DATA SEGMENT:
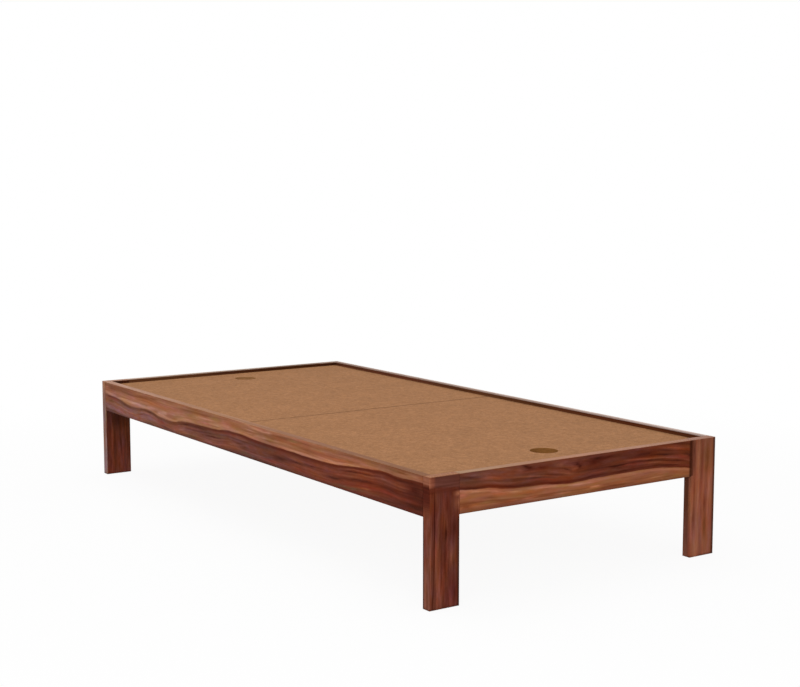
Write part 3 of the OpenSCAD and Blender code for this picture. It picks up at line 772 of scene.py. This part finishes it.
def near_leg_top(net, colour, narrow):
    """Painted shade on the arrises, painted light beside the joint, and the rails' figure that runs on round
    the top of this leg.
    """
    colour = near_leg_arris_shade(net, colour)
    fray = net.noise(net.place, TOP_FRAY_WAVES, detail=3.0, rough=0.6)
    height = net.sway(net.z, fray, FRAY_TOP)
    # The narrow face: the side rail's sapwood above, its dark line, and heartwood down to the upright grain
    banded = net.mul(outer_face(net, net.x, -OUT_X), net.step(net.z, RAIL_Z - 12 * MM, RAIL_Z + 35 * MM))
    colour = net.mix(banded, colour, net.ramp(height, NEAR_BAND))
    # The wide face, where the foot rail's heartwood ends
    on_wide = outer_face(net, net.y, -OUT_Y)
    above = net.sub(height, net.curve(net.x, CAP_EDGE))
    colour = near_leg_cap(net, colour, on_wide, above, height)
    # Painted light: a lighter line beside the joint, which lifts its shade
    joint = net.step(net.x, -LEG_IN_X - 2.4 * MM, -LEG_IN_X - 0.4 * MM, 1.0, 1.35)
    colour = net.mix(net.step(net.z, RAIL_Z, RAIL_Z + 8 * MM), colour, net.shade(colour, joint))
    # Up there the streaks lie along the rails
    lying = net.noise(net.place, LYING_WAVES, detail=3.0, rough=0.6)
    turned = net.math("MAXIMUM", banded, net.mul(on_wide, net.step(above, -22 * MM, -2 * MM)))
    narrow = net.add(narrow, net.mul(turned, net.sub(lying, narrow)))
    return colour, narrow, net.sub(1.0, net.mul(turned, 0.8))


def right_leg_sides(net, colour, narrow):
    """Shade beside the foot rail's joint and on the outer arris, and the tone of the narrow inner face."""
    beside = net.step(net.x, LEG_IN_X + 3 * MM, LEG_IN_X + 9 * MM, 0.75, 0.0)
    colour = net.mix(net.mul(beside, net.step(net.z, RAIL_Z, RAIL_Z + 4 * MM)), colour, LEG_JOINT_SHADE)
    # Painted shade on the outer arris
    colour = net.mix(net.step(net.x, OUT_X - 12 * MM, OUT_X - 6 * MM, 0.0, 0.80), colour, RIGHT_ARRIS_SHADE)
    inner = net.step(net.x, LEG_IN_X + 0.5 * MM, LEG_IN_X + 1.6 * MM, 0.8, 0.0)
    # Kept off the front strip, which stays in the wide faces' lighter tone: a painted highlight on the front
    # arris
    back = net.step(net.y, -OUT_Y + 5 * MM, -OUT_Y + 13 * MM)
    return net.mix(net.mul(inner, back), colour, net.ramp(net.z, RIGHT_INNER)), narrow, 1.0


dress("side_rail_left", rail_material(
    "hardwood_side_left", "Y", SIDE_EDGE, heart_above=False, outer=-OUT_X, shift=3.1,
    base=SIDE_BASE, tint=SIDE_TINT, top=SIDE_TOP_SHEEN, inner=SIDE_INNER_SHADE, heart=SIDE_HEART, sap=SIDE_SAP,
    line=SIDE_LINE, contrast=0.56, figure=1.1,
))
dress("side_rail_right", rail_material(
    "hardwood_side_right", "Y", RIGHT_EDGE, heart_above=True, outer=OUT_X, shift=7.7,
    base=PLAIN_BASE, tint=PLAIN_TINT, top=RIGHT_TOP_SHEEN, inner=SIDE_INNER_SHADE, heart=RIGHT_HEART, sap=RIGHT_SAP,
    sheltered=0.55,
))
dress("foot_rail", rail_material(
    "hardwood_foot", "X", FOOT_EDGE, heart_above=True, outer=-OUT_Y, shift=12.4,
    base=FOOT_BASE, tint=FOOT_TINT, top=FOOT_TOP_SHEEN, inner=FOOT_INNER_SHADE, heart=FOOT_HEART, sap=FOOT_SAP,
    extra=foot_rail_end, line=FOOT_LINE, contrast=0.36, figure=0.72,
))
dress("head_rail", rail_material(
    "hardwood_head", "X", HEAD_EDGE, heart_above=True, outer=OUT_Y, shift=17.9,
    base=PLAIN_BASE, tint=PLAIN_TINT, top=HEAD_TOP_SHEEN, inner=HEAD_INNER_SHADE, heart=HEAD_HEART, sap=HEAD_SAP,
    sheltered=0.7,
))
dress("leg_foot_left", leg_material(
    "hardwood_leg_foot_left", 21.0, NEAR_TONE, NEAR_END, outer=-OUT_Y, top=srgb(166, 114, 82),
    spots=NEAR_SPOTS, extra=near_leg_top, contrast=0.92,
))
dress("leg_foot_right", leg_material(
    "hardwood_leg_foot_right", 25.3, RIGHT_TONE, FAR_END, outer=-OUT_Y, top=srgb(164, 122, 104),
    spots=RIGHT_SPOTS, extra=right_leg_sides, contrast=0.40, patches=0.6,
))
dress("leg_head_left", leg_material(
    "hardwood_leg_head_left", 29.8, LEFT_TONE, LEFT_END, outer=OUT_Y, top=srgb(176, 132, 108),
    spots=LEFT_SPOTS, contrast=1.0,
))
dress("leg_head_right", leg_material(
    "hardwood_leg_head_right", 33.1, FAR_TONE, FAR_END, outer=OUT_Y, top=srgb(160, 132, 114),
))


BOARD_FACE = (srgb(153, 107, 71), srgb(172, 125, 88))       # dark and light flecks
BOARD_CUT = (srgb(134, 89, 46), srgb(162, 116, 75))         # edges towards the foot and towards the head
FLECK_WAVES = (330.0, 330.0, 900.0)
CHIP_WAVES = (110.0, 110.0, 500.0)
PATCH_WAVES = (50.0, 50.0, 50.0)
CLOUD_WAVES = (9.0, 9.0, 9.0)
BOARD_RELIEF = 0.1 * MM


def board_material():
    """Pressed board: flecks of bark and fibre in a smooth tan face, darker where it is cut."""
    net = Net("deck_board")
    fleck = net.noise(net.place, FLECK_WAVES, detail=3.0, rough=0.6)
    chip = net.noise(net.place, CHIP_WAVES, rough=0.6)
    patch = net.noise(net.place, PATCH_WAVES, rough=0.6)
    cloud = net.noise(net.place, CLOUD_WAVES, detail=3.0, rough=0.6)
    colour = net.mix(net.step(fleck, 0.3, 0.7), *BOARD_FACE)
    colour = net.shade(colour, net.step(chip, 0.3, 0.7, 0.90, 1.10))
    colour = net.shade(colour, net.step(patch, 0.3, 0.7, 0.93, 1.07))
    colour = net.shade(colour, net.step(cloud, 0.25, 0.75, 0.955, 1.045))
    # Shade along the seam between the panels and beside the right side rail
    seam = net.step(net.math("ABSOLUTE", net.y), MM, 10 * MM, 0.68, 1.0)
    border = net.step(net.x, OUT_X - RAIL_T - 24 * MM, OUT_X - RAIL_T - 2 * MM, 1.0, 0.84)
    colour = net.shade(colour, net.mul(seam, border))
    half = (DECK_TOP - DECK_LOW) / 2
    face = net.step(net.distance(net.z, DECK_LOW + half), half - 0.4 * MM, half - 0.1 * MM)
    edge = net.mix(net.step(net.y, -0.5, 0.5), *BOARD_CUT)
    colour = net.mix(face, net.shade(edge, net.step(chip, 0.3, 0.7, 0.85, 1.15)), colour)
    net.bump(fleck, BOARD_RELIEF)
    return net.finish(colour, roughness=0.75, specular=0.03)


BOARD = board_material()
for name in ("deck_panel_foot", "deck_panel_head"):
    dress(name, BOARD)

RING_WAVES = (0.8, 160.0, 70.0)
RING_TONES = (srgb(186, 148, 104), srgb(160, 116, 72))      # light and dark rings


def timber_material(name, axis, shift):
    """Pale inner timber with plain straight grain."""
    net = Net(name)
    along, across = (net.y, net.x) if axis == "Y" else (net.x, net.y)
    broad, narrow, fine, pores = grain(net, along, across, net.z, shift)
    ring = net.noise((along, across, net.z), RING_WAVES, detail=1.0)
    colour = net.mix(net.step(ring, 0.4, 0.62), *RING_TONES)
    colour = net.shade(colour, net.step(broad, 0.3, 0.7, 0.93, 1.05))
    return close(net, colour, narrow, fine, pores, contrast=0.3, rough=0.6, specular=0.2)


LONG_TIMBERS = ("side_ledger_left", "side_ledger_right")
CROSS_TIMBERS = (
    "foot_ledger", "head_ledger", "centre_bearer",
    "bearer_foot_outer", "bearer_foot_inner", "bearer_head_inner", "bearer_head_outer",
)
for i, name in enumerate(LONG_TIMBERS):
    dress(name, timber_material("inner_timber_" + name, "Y", 2.0 + i))
for i, name in enumerate(CROSS_TIMBERS):
    dress(name, timber_material("inner_timber_" + name, "X", 5.0 + i * 1.7))
dress("rail_dowels", timber_material("dowel_timber", "Y", 30.0))

SPANGLE_WAVES = (160.0, 160.0, 160.0)
SPANGLE_RELIEF = 0.04 * MM


def metal_material(name, colour, rough):
    """Plated steel with a faint spangle."""
    net = Net(name)
    spangle = net.noise(net.place, SPANGLE_WAVES, detail=3.0)
    net.bump(spangle, SPANGLE_RELIEF)
    colour = net.shade(colour, net.step(spangle, 0.3, 0.7, 0.9, 1.08))
    roughness = net.step(spangle, 0.3, 0.7, rough - 0.06, rough + 0.06)
    return net.finish(colour, roughness, specular=0.5, metallic=1.0)


STEEL = metal_material("zinced_steel", srgb(178, 180, 182), 0.38)
SCREW = metal_material("yellow_zinc", srgb(196, 170, 112), 0.34)
for corner in ("foot_left", "foot_right", "head_left", "head_right"):
    dress("bracket_" + corner, STEEL)
for kind in ("bracket", "ledger", "lap"):
    dress(kind + "_screws", SCREW)

# Studio: white to the eye, with a plain soft light on the object
WORLD_LIGHT = 0.5           # the backdrop's light on the object, where 1 is white to the eye
FLOOR_HALF = 40.0           # half the floor's side
FLOOR_Z = -0.5 * MM         # just under the feet
FLOOR_PAINT = (0.92, 0.92, 0.92, 1.0)
SHADOW_SHARE = 0.07         # how much of the floor's look is its own paint, which holds the shadow
SHADOW_REACH = (1.1, 2.6)   # the paint's share falls away between these distances from the middle


def seen(tree):
    """1 for the rays that see the backdrop: camera, glossy and transmission."""
    path = tree.nodes.new("ShaderNodeLightPath")
    total = path.outputs["Is Camera Ray"]
    for key in ("Is Glossy Ray", "Is Transmission Ray"):
        node = tree.nodes.new("ShaderNodeMath")
        node.operation = "MAXIMUM"
        tree.links.new(total, node.inputs[0])
        tree.links.new(path.outputs[key], node.inputs[1])
        total = node.outputs[0]
    return total


def studio_world():
    """A backdrop that is white to the eye and lights the object more dimly."""
    world = bpy.data.worlds.new("studio")
    world.use_nodes = True
    tree = world.node_tree
    backdrop = tree.nodes["Background"]
    backdrop.inputs["Color"].default_value = (1.0, 1.0, 1.0, 1.0)
    strength = tree.nodes.new("ShaderNodeMapRange")
    tree.links.new(seen(tree), strength.inputs["Value"])
    strength.inputs["To Min"].default_value = WORLD_LIGHT
    strength.inputs["To Max"].default_value = 1.0
    tree.links.new(strength.outputs[0], backdrop.inputs["Strength"])
    return world


def floor_material():
    """A floor that looks white and keeps a faint share of the object's shadow."""
    material = bpy.data.materials.new("studio_floor")
    material.use_nodes = True
    tree = material.node_tree
    tree.nodes.clear()
    new, link = tree.nodes.new, tree.links.new
    paint = new("ShaderNodeBsdfDiffuse")
    paint.inputs["Color"].default_value = FLOOR_PAINT
    glow = new("ShaderNodeEmission")
    coord = new("ShaderNodeTexCoord")
    reach = new("ShaderNodeVectorMath")
    reach.operation = "LENGTH"
    link(coord.outputs["Object"], reach.inputs[0])
    white = new("ShaderNodeMapRange")
    white.interpolation_type = "SMOOTHSTEP"
    link(reach.outputs["Value"], white.inputs["Value"])
    white.inputs["From Min"].default_value, white.inputs["From Max"].default_value = SHADOW_REACH
    white.inputs["To Min"].default_value = 1.0 - SHADOW_SHARE
    white.inputs["To Max"].default_value = 1.0
    part = new("ShaderNodeMath")
    part.operation = "MULTIPLY"
    link(seen(tree), part.inputs[0])
    link(white.outputs[0], part.inputs[1])
    both = new("ShaderNodeMixShader")
    link(part.outputs[0], both.inputs["Fac"])
    link(paint.outputs[0], both.inputs[1])
    link(glow.outputs[0], both.inputs[2])
    out = new("ShaderNodeOutputMaterial")
    link(both.outputs[0], out.inputs["Surface"])
    return material


def stand(name, data, place):
    """A new object in the scene, at that place."""
    item = bpy.data.objects.new(name, data)
    item.location = place
    scene.collection.objects.link(item)
    return item


def studio_floor():
    """A wide flat square under the feet."""
    mesh = bpy.data.meshes.new("studio_floor")
    corners = [(sx * FLOOR_HALF, sy * FLOOR_HALF, 0) for sx, sy in ((-1, -1), (1, -1), (1, 1), (-1, 1))]
    mesh.from_pydata(corners, [], [(0, 1, 2, 3)])
    mesh.materials.append(floor_material())
    return stand("studio_floor", mesh, (0.0, 0.0, FLOOR_Z))


def softbox(name, size, power, place, aim):
    """A rectangular soft light of that size in metres and power in watts, aimed at a point."""
    light = bpy.data.lights.new(name, "AREA")
    light.shape = "RECTANGLE"
    light.size, light.size_y = size
    light.energy = power
    lamp = stand(name, light, place)
    lamp.rotation_euler = (Vector(aim) - Vector(place)).to_track_quat("-Z", "Y").to_euler()
    lamp.visible_camera = False


scene.world = studio_world()
floor = studio_floor()
softbox("overhead", size=(3.2, 3.8), power=52.0, place=(-0.4, 0.3, 3.4), aim=(0.0, 0.0, 0.3))
softbox("front", size=(3.4, 2.0), power=62.0, place=(-2.6, -3.6, 1.9), aim=(0.0, -0.2, 0.2))

# Camera at the photo's viewing angle, solved from the corners of the legs, the rim and the deck
CAMERA_PLACE = (-2.44341, -3.74135, 1.04222)
CAMERA_PITCH = 6.63413      # degrees down from level
CAMERA_YAW = 34.26364       # degrees from +Y towards +X
CAMERA_LENS, CAMERA_SENSOR = 65.137, 36.0       # mm
optics = bpy.data.cameras.new("camera")
optics.lens = CAMERA_LENS
optics.sensor_width = CAMERA_SENSOR
optics.sensor_fit = "HORIZONTAL"
camera = stand("camera", optics, CAMERA_PLACE)
camera.rotation_euler = (radians(90 - CAMERA_PITCH), 0.0, radians(-CAMERA_YAW))
scene.camera = camera
scene.view_settings.view_transform = "Standard"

BRIEF: From the listing above, find the number of lines with the word "part" in them. Answer with the number only.

OUTPUT FOR THIS TASK: 6